(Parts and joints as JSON)

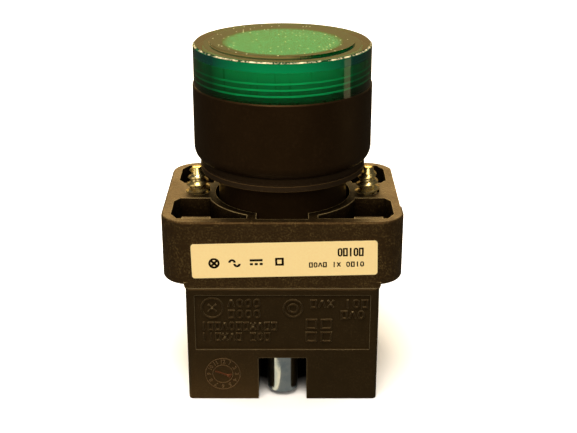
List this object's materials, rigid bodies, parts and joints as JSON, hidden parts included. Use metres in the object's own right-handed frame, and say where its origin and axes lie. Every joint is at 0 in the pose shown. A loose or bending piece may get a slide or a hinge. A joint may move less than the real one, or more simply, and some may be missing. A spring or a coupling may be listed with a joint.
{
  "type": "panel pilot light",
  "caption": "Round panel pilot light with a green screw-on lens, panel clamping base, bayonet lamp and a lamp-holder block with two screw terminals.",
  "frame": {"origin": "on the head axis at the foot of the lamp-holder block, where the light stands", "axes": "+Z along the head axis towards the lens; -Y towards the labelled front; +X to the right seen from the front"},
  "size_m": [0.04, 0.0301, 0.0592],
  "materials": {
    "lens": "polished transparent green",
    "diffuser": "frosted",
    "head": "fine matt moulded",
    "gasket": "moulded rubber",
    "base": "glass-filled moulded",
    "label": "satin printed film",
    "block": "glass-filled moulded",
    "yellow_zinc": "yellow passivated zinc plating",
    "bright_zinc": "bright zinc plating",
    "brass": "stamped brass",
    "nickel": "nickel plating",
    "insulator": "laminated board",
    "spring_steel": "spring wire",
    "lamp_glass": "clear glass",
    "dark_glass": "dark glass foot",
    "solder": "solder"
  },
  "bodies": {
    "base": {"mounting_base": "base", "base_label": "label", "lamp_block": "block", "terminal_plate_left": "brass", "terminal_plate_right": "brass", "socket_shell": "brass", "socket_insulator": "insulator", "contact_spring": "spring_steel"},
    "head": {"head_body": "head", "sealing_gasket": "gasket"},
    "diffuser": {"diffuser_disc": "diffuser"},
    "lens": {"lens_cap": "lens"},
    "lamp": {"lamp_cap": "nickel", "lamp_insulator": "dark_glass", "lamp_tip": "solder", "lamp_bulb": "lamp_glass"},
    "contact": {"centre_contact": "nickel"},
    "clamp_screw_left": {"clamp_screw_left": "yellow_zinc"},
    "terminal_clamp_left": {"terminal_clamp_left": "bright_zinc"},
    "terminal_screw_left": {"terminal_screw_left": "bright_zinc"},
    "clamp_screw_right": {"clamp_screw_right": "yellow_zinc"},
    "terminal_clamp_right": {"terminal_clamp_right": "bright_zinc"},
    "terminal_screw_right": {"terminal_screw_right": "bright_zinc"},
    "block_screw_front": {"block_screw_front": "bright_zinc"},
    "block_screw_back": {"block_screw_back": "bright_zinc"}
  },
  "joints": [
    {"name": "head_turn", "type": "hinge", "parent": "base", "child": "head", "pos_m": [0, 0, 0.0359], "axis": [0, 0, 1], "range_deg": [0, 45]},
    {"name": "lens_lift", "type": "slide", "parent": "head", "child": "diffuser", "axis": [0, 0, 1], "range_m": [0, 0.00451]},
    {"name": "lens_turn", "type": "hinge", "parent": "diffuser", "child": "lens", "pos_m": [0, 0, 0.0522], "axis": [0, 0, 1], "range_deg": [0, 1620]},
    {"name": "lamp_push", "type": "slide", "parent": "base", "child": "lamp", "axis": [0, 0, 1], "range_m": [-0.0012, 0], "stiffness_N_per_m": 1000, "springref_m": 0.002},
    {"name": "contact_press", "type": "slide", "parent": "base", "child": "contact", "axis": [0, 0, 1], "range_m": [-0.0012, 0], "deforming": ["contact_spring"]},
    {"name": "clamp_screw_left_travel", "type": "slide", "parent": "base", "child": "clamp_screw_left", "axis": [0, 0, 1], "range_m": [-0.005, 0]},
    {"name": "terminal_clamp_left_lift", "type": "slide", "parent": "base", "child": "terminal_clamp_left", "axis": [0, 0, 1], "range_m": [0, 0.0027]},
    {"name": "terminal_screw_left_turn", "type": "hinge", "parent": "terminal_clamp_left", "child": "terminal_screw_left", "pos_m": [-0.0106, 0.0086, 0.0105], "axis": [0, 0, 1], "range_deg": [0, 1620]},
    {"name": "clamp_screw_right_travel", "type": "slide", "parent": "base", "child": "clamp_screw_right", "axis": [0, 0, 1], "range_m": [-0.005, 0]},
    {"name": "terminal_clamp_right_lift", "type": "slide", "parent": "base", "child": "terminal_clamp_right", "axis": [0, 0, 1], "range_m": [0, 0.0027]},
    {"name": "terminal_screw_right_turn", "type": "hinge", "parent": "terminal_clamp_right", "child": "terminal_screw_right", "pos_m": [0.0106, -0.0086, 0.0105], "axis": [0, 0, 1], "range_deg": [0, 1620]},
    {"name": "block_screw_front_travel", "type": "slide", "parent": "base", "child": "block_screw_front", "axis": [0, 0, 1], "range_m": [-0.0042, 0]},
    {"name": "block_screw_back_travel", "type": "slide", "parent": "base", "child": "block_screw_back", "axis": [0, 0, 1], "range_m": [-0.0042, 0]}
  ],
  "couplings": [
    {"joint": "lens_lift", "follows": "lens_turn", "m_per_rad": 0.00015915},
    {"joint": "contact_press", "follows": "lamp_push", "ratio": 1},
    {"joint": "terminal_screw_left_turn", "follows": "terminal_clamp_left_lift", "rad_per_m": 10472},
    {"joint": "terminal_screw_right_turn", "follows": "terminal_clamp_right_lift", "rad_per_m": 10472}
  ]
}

* * *

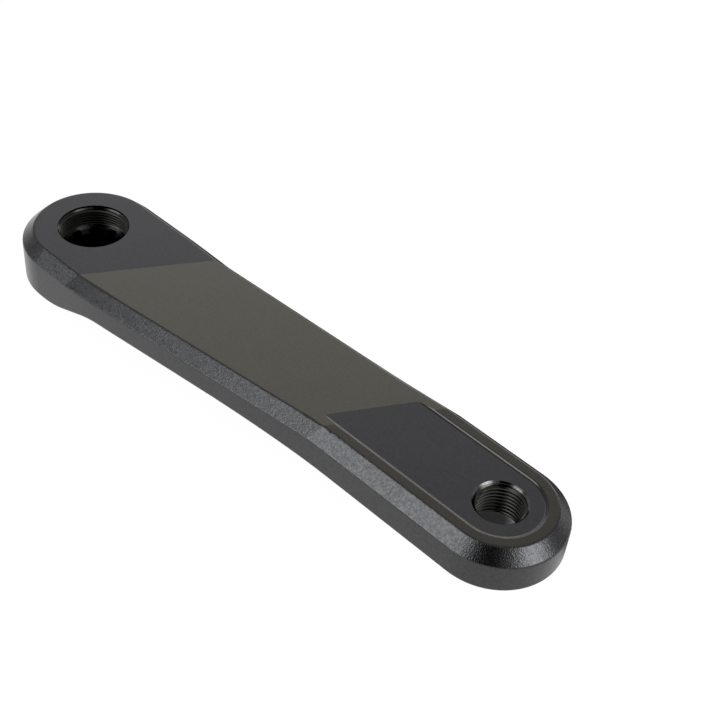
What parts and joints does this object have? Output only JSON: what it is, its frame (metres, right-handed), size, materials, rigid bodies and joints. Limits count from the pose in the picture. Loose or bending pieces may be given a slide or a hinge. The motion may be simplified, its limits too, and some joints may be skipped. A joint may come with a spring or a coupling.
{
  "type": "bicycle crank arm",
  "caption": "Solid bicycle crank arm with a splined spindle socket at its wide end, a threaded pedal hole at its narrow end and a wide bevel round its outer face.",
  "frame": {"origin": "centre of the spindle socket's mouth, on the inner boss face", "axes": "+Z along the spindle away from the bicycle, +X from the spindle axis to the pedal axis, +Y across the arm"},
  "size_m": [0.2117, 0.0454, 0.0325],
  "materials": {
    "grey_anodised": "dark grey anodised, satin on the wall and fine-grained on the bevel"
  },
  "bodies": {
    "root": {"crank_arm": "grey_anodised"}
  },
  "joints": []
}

**TASK PROMPT:** Show all lines from the data above in which the word "bodies" appears.

**CORRECT RESPONSE:**
List this object's materials, rigid bodies, parts and joints as JSON, hidden parts included. Use metres in the object's own right-handed frame, and say where its origin and axes lie. Every joint is at 0 in the pose shown. A loose or bending piece may get a slide or a hinge. A joint may move less than the real one, or more simply, and some may be missing. A spring or a coupling may be listed with a joint.
  "bodies": {
What parts and joints does this object have? Output only JSON: what it is, its frame (metres, right-handed), size, materials, rigid bodies and joints. Limits count from the pose in the picture. Loose or bending pieces may be given a slide or a hinge. The motion may be simplified, its limits too, and some joints may be skipped. A joint may come with a spring or a coupling.
  "bodies": {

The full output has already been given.